Here indeed was the veritable "haven of rest" for Spark Plug Wayne Whitenack, veteran of twenty years's service to his community's communication system, climber of ten-thousand telephone poles both day and night in all kinds of weather, wire-chief to thousands of miles of modern electrical circuits and maintainer of numberless automatic key-sender equipment units—a most vital link in America's overall communication system.
But as all good things must come to an end, it was back to the daily grind at the local telephone company that Spark Plug Whitenack went—to check in after his unofficial "coffee break" down in his back alley gas engine barn.
Fortunately everything was clicking off fine at United Telephone. The wires were all humming and the lights were flicking on and off the switchboards with the same deadly precision that old McCormick-Deering and one-lung Economy had exhibited moments before, thanks to Spark Plug Wayne Whitenack's genius at his regular job.
"Coffee break's over," said Wayne, winking to his secretary who had been phoning desperately to locate his whereabouts, an hour before. "Blondie usually can get in touch with me whenever I'm out, but this time she failed."

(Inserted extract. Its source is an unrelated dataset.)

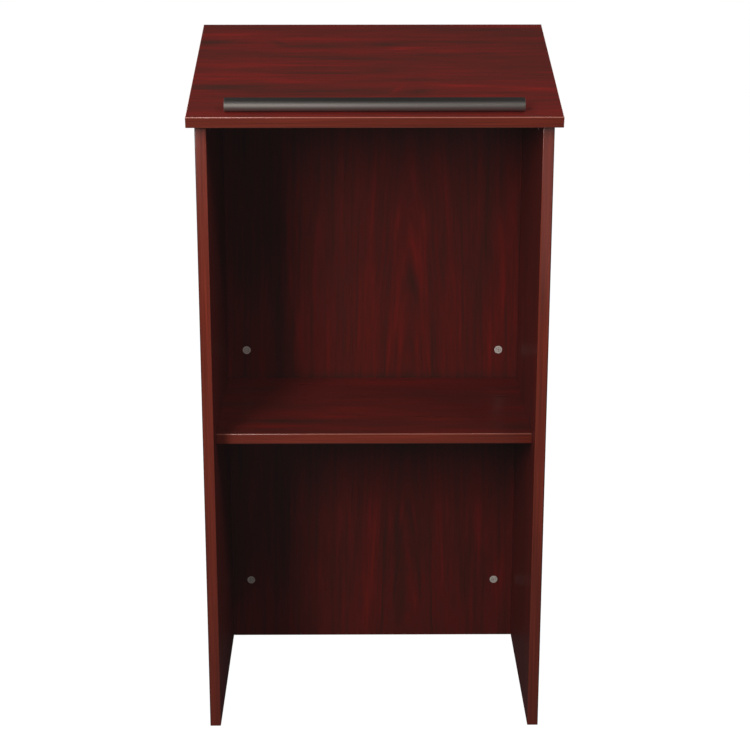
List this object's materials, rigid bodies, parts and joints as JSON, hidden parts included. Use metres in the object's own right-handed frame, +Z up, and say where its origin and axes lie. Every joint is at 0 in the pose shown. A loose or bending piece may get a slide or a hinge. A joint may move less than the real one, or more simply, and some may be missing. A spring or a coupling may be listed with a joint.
{
  "type": "presentation lectern",
  "caption": "Floor-standing laminate lectern with a sloping reading top, a book stop, side and back panels, an open front and a fixed inner shelf, held by cam locks.",
  "frame": {"origin": "on the floor, under the middle of the bounding box", "axes": "+Z up; +X to the right of the speaker, who stands on the open -Y side; +Y towards the audience and the back panel"},
  "size_m": [0.584, 0.4042, 1.1452],
  "materials": {
    "mahogany_laminate": "satin red-brown mahogany-grain laminate on particle board",
    "edge_band": "satin printed edge band, a little lighter and browner than the panels",
    "book_stop_plastic": "satin charcoal-grey extruded plastic",
    "cam_zinc": "cast zinc with a dull nickel plating",
    "bolt_steel": "zinc-plated steel",
    "screw_steel": "zinc-plated steel",
    "dowel_beech": "bare turned beech"
  },
  "bodies": {
    "cabinet": {"back_panel": "mahogany_laminate", "book_stop": "book_stop_plastic", "book_stop_screw_left": "screw_steel", "book_stop_screw_middle": "screw_steel", "book_stop_screw_right": "screw_steel", "cam_bolt_back_left_lower": "bolt_steel", "cam_bolt_back_left_middle": "bolt_steel", "cam_bolt_back_left_upper": "bolt_steel", "cam_bolt_back_right_lower": "bolt_steel", "cam_bolt_back_right_middle": "bolt_steel", "cam_bolt_back_right_upper": "bolt_steel", "cam_bolt_shelf_left_front": "bolt_steel", "cam_bolt_shelf_left_rear": "bolt_steel", "cam_bolt_shelf_right_front": "bolt_steel", "cam_bolt_shelf_right_rear": "bolt_steel", "cam_bolt_top_left_front": "bolt_steel", "cam_bolt_top_left_rear": "bolt_steel", "cam_bolt_top_right_front": "bolt_steel", "cam_bolt_top_right_rear": "bolt_steel", "dowel_back_left_lower": "dowel_beech", "dowel_back_left_upper": "dowel_beech", "dowel_back_right_lower": "dowel_beech", "dowel_back_right_upper": "dowel_beech", "dowel_shelf_left_middle": "dowel_beech", "dowel_shelf_right_middle": "dowel_beech", "dowel_top_left_front": "dowel_beech", "dowel_top_left_rear": "dowel_beech", "dowel_top_right_front": "dowel_beech", "dowel_top_right_rear": "dowel_beech", "left_side_front_band": "edge_band", "left_side_panel": "mahogany_laminate", "left_side_rear_band": "edge_band", "reading_top": "mahogany_laminate", "right_side_front_band": "edge_band", "right_side_panel": "mahogany_laminate", "right_side_rear_band": "edge_band", "shelf": "mahogany_laminate", "shelf_front_band": "edge_band", "top_front_band": "edge_band", "top_left_band": "edge_band", "top_rear_band": "edge_band", "top_right_band": "edge_band"},
    "cam_back_left_lower": {"cam_lock_back_left_lower": "cam_zinc"},
    "cam_back_left_middle": {"cam_lock_back_left_middle": "cam_zinc"},
    "cam_back_left_upper": {"cam_lock_back_left_upper": "cam_zinc"},
    "cam_back_right_lower": {"cam_lock_back_right_lower": "cam_zinc"},
    "cam_back_right_middle": {"cam_lock_back_right_middle": "cam_zinc"},
    "cam_back_right_upper": {"cam_lock_back_right_upper": "cam_zinc"},
    "cam_shelf_left_front": {"cam_lock_shelf_left_front": "cam_zinc"},
    "cam_shelf_left_rear": {"cam_lock_shelf_left_rear": "cam_zinc"},
    "cam_shelf_right_front": {"cam_lock_shelf_right_front": "cam_zinc"},
    "cam_shelf_right_rear": {"cam_lock_shelf_right_rear": "cam_zinc"},
    "cam_top_left_front": {"cam_lock_top_left_front": "cam_zinc"},
    "cam_top_left_rear": {"cam_lock_top_left_rear": "cam_zinc"},
    "cam_top_right_front": {"cam_lock_top_right_front": "cam_zinc"},
    "cam_top_right_rear": {"cam_lock_top_right_rear": "cam_zinc"}
  },
  "joints": [
    {"name": "turn_back_left_lower", "type": "hinge", "parent": "cabinet", "child": "cam_back_left_lower", "pos_m": [-0.2275, 0.17591, 0.113], "axis": [0, -1, 0], "range_deg": [0, 180]},
    {"name": "turn_back_left_middle", "type": "hinge", "parent": "cabinet", "child": "cam_back_left_middle", "pos_m": [-0.2275, 0.17591, 0.5635], "axis": [0, -1, 0], "range_deg": [0, 180]},
    {"name": "turn_back_left_upper", "type": "hinge", "parent": "cabinet", "child": "cam_back_left_upper", "pos_m": [-0.2275, 0.17591, 1.014], "axis": [0, -1, 0], "range_deg": [0, 180]},
    {"name": "turn_back_right_lower", "type": "hinge", "parent": "cabinet", "child": "cam_back_right_lower", "pos_m": [0.2275, 0.17591, 0.113], "axis": [0, -1, 0], "range_deg": [0, 180]},
    {"name": "turn_back_right_middle", "type": "hinge", "parent": "cabinet", "child": "cam_back_right_middle", "pos_m": [0.2275, 0.17591, 0.5635], "axis": [0, -1, 0], "range_deg": [0, 180]},
    {"name": "turn_back_right_upper", "type": "hinge", "parent": "cabinet", "child": "cam_back_right_upper", "pos_m": [0.2275, 0.17591, 1.014], "axis": [0, -1, 0], "range_deg": [0, 180]},
    {"name": "turn_shelf_left_front", "type": "hinge", "parent": "cabinet", "child": "cam_shelf_left_front", "pos_m": [-0.2275, -0.07609, 0.493], "axis": [0, 0, -1], "range_deg": [0, 180]},
    {"name": "turn_shelf_left_rear", "type": "hinge", "parent": "cabinet", "child": "cam_shelf_left_rear", "pos_m": [-0.2275, 0.12061, 0.493], "axis": [0, 0, -1], "range_deg": [0, 180]},
    {"name": "turn_shelf_right_front", "type": "hinge", "parent": "cabinet", "child": "cam_shelf_right_front", "pos_m": [0.2275, -0.07609, 0.493], "axis": [0, 0, -1], "range_deg": [0, 180]},
    {"name": "turn_shelf_right_rear", "type": "hinge", "parent": "cabinet", "child": "cam_shelf_right_rear", "pos_m": [0.2275, 0.12061, 0.493], "axis": [0, 0, -1], "range_deg": [0, 180]},
    {"name": "turn_top_left_front", "type": "hinge", "parent": "cabinet", "child": "cam_top_left_front", "pos_m": [-0.262, -0.10218, 1.02059], "axis": [1, 0, 0], "range_deg": [0, 180]},
    {"name": "turn_top_left_rear", "type": "hinge", "parent": "cabinet", "child": "cam_top_left_rear", "pos_m": [-0.262, 0.14281, 1.07828], "axis": [1, 0, 0], "range_deg": [0, 180]},
    {"name": "turn_top_right_front", "type": "hinge", "parent": "cabinet", "child": "cam_top_right_front", "pos_m": [0.262, -0.10218, 1.02059], "axis": [-1, 0, 0], "range_deg": [0, 180]},
    {"name": "turn_top_right_rear", "type": "hinge", "parent": "cabinet", "child": "cam_top_right_rear", "pos_m": [0.262, 0.14281, 1.07828], "axis": [-1, 0, 0], "range_deg": [0, 180]}
  ]
}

Our eternal thanks to Spark Plug of the Month, Wayne Whitenack for his tireless efforts at keeping America's vital communications humming quite as well as his ceaseless efforts at restoring old-time Americana in way of internal combustion that future generations may know what made our nation great.
For his secret at finding new and wholesome relief for knots in the stomach from modern technical gadgetry, by delving into the richness of our past, we salute Wayne Whitenack, Spark Plug who has learned the secret of knitting the home lies between father and sons: the grand and ennobled internal combustion way.
You've earned a well-deserved niche in our illustrious array of Honorable Spark Plugs. And if there be any so ignoble as to challenge what we say here, let him speak up now, or forever keep his peace.
May no one henceforth ever complain of the medicinal values or ethnical virtues derived from one short visit down "Gasoline-Alley"-way.